Psalms 8:1
My Shepherd met me in His green pastures, rumaging about in Luke 18. I’ve been in this patch so often, I didn’t settle in, but thought I should move over to a fresher patch to feed. Then something caught my attention in the parable of the unjust judge. And the thought emerged as I read verse 9:
Luke 18:9 ¶ And he spake this parable unto certain which trusted in themselves that they were righteous, and despised others.
Luke 18:9 is not a part of the parable of the unjust judge; it begins another one, the parable to the self-righteous.
I’ve always hesitated at the last sentence of the parable of the unjust judge: “Nevertheless when the Son of man cometh, shall he find faith on the earth?” It has always been obvious to me that Jesus is questioning whether, when He returns, He will find any who continue to trust Him in a world of injustice and callous indifference. But this morning, when I read verse nine, another insight emerged: will he find any who recommend themselves to Him by their faith, or will faith be displaced by self-righteousness?

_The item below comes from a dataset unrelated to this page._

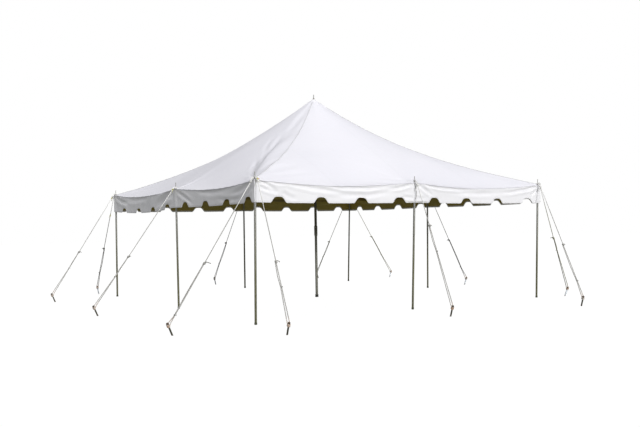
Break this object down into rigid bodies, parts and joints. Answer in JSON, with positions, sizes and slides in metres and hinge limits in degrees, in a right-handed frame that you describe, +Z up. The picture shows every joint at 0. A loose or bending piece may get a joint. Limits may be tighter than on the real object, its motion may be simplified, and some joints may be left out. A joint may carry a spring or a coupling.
{
  "type": "square pole marquee tent",
  "caption": "White square marquee: a peaked canopy with a scalloped valance on a centre pole and side poles, held out by guy ropes tied to leaning steel stakes.",
  "frame": {"origin": "ground level under the centre pole", "axes": "+Z up; -Y towards the front side; +X to the right for someone who faces the front"},
  "size_m": [9.2129, 9.1586, 4.02],
  "materials": {
    "canopy_vinyl": "white vinyl-coated polyester, satin",
    "galvanised_steel": "weathered galvanised tube, dull",
    "black_rubber": "matt",
    "white_rope": "braided polyester, slightly soiled",
    "stake_steel": "dark forged steel, scuffed and rusty at the head"
  },
  "bodies": {
    "root": {"roof_front": "canopy_vinyl", "roof_right": "canopy_vinyl", "roof_back": "canopy_vinyl", "roof_left": "canopy_vinyl", "valance_front": "canopy_vinyl", "valance_right": "canopy_vinyl", "valance_back": "canopy_vinyl", "valance_left": "canopy_vinyl", "peak_patch": "canopy_vinyl", "pole_front_left": "galvanised_steel", "pole_front_middle": "galvanised_steel", "pole_front_right": "galvanised_steel", "pole_right_middle": "galvanised_steel", "pole_back_right": "galvanised_steel", "pole_back_middle": "galvanised_steel", "pole_back_left": "galvanised_steel", "pole_left_middle": "galvanised_steel", "centre_pole_foot": "black_rubber", "centre_pole_lower": "galvanised_steel", "centre_pole_sleeve": "galvanised_steel", "centre_pole_upper": "galvanised_steel", "centre_pole_pin": "galvanised_steel", "guy_front_left_a": "white_rope", "guy_front_left_b": "white_rope", "guy_front_middle": "white_rope", "guy_front_right_a": "white_rope", "guy_front_right_b": "white_rope", "guy_right_middle": "white_rope", "guy_back_right_a": "white_rope", "guy_back_right_b": "white_rope", "guy_back_middle": "white_rope", "guy_back_left_a": "white_rope", "guy_back_left_b": "white_rope", "guy_left_middle": "white_rope", "stake_front_left_a": "stake_steel", "stake_front_left_b": "stake_steel", "stake_front_middle": "stake_steel", "stake_front_right_a": "stake_steel", "stake_front_right_b": "stake_steel", "stake_right_middle": "stake_steel", "stake_back_right_a": "stake_steel", "stake_back_right_b": "stake_steel", "stake_back_middle": "stake_steel", "stake_back_left_a": "stake_steel", "stake_back_left_b": "stake_steel", "stake_left_middle": "stake_steel"}
  },
  "joints": []
}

It occurred to me that the unjust judge was self-righteous. He had no fear of God, nor did he have any regard for man. He judged with reference to himself, his interests, independent of the interests of God’s or man’s law. His point of reference was his own interests and comfort: “Though I fear not God, nor regard man,” this woman won’t leave me alone unless I address her complaint.
One who does not fear God cannot be expected to have regard for his fellow man. He was unjust in his judgment because, having no regard for man, he was indifferent to justice. He had no regard for his fellow man because there was no fear of God (See Psalm 36:1; Romans 3:18). Selah!

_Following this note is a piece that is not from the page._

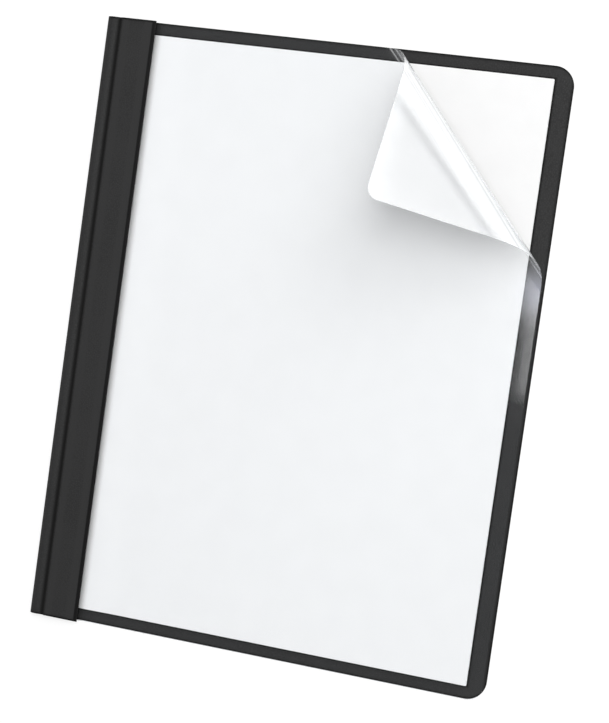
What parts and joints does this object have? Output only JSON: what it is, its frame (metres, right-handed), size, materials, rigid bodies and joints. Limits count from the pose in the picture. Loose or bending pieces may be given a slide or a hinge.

Along the still waters, I reflected on these things. First, I saw that when men do not fear God, they also lack regard for man as created in His image and likeness. Men see men differently when they have “no fear of God before their eyes.”
Second, I saw that the way to deal with someone in this world with authority, who does not fear God, nor regard man, can be depended upon to have regard to their own comfort and ease. Persistence can overcome their resistance.
Third, knowing that Jesus is not describing God as aloof to justice, nor indifferent to the complaints of His own elect, the contrast He draws here is intended to enhance our faith, not diminish it. The truth about the world’s indifference to injustice, and callousness to injury, and the fact that the godless are responsive only to what disrupts their comfort, or personal interests, should not make us cynical, or jaded. Instead, the fact that such godless persons can be moved to our service by our persistence should greatly increase our faith that our persistence before the throne of our loving, just, good, righteous, and longsuffering heavenly Father will surely move Him to act according to His interests, so that we may have great confidence that He will act to “avenge his own elect, which cry day and night unto him, though he bear long with them” (Luke 18:7b).
Fourth, our Lord challenges us to keep the faith while we walk in this world that “lieth in wickedness” (1 John 5:19): “When the Son of man cometh, shall he find faith on the earth?” Will He find it in me?
Fifth, and finally, will he find self-righteousness? Will He find only those who recommend themselves to Him by their works? Will He find any who are honest and humble? Will He find any who recommends themselves to Him by their faith in His goodness to respond to their prayers from His interests, trusting He has their best interests in view?
In the valley, as I knelt in the shadow of the Cross, and thought of Him who loved me and gave Himself for me, I felt quite overwhelmed by these reflections. At the Cross, it’s not hard to see His love, my unworthiness, His perfect justice satisfied, my great need of mercy extended, and my soul fully avenged of my enemy—Satan! Today, I heard Him again say, “If any man will come after me, let him deny himself, and take up his cross daily, and follow me” (Luke 9:23). If I live by the faith of the Son of God, Who gave Himself for me, how can I hesitate to take up His cross, and walk through this world faithfully (John 17:9, 15), and present myself before His throne boldly (Hebrews 4:16), walk humbly before my God (Micah 6:8), with greater trusting and less grumbling (Ephesians 4:30-32)!
At the table, we enjoyed sweet fellowship as He clarified what He is looking for in me: Honest, humble, trust. He anointed my head with His oil and filled my cup with His grace. He beckoned to goondess and mercy to follow as He took my hand and led me into the harvest.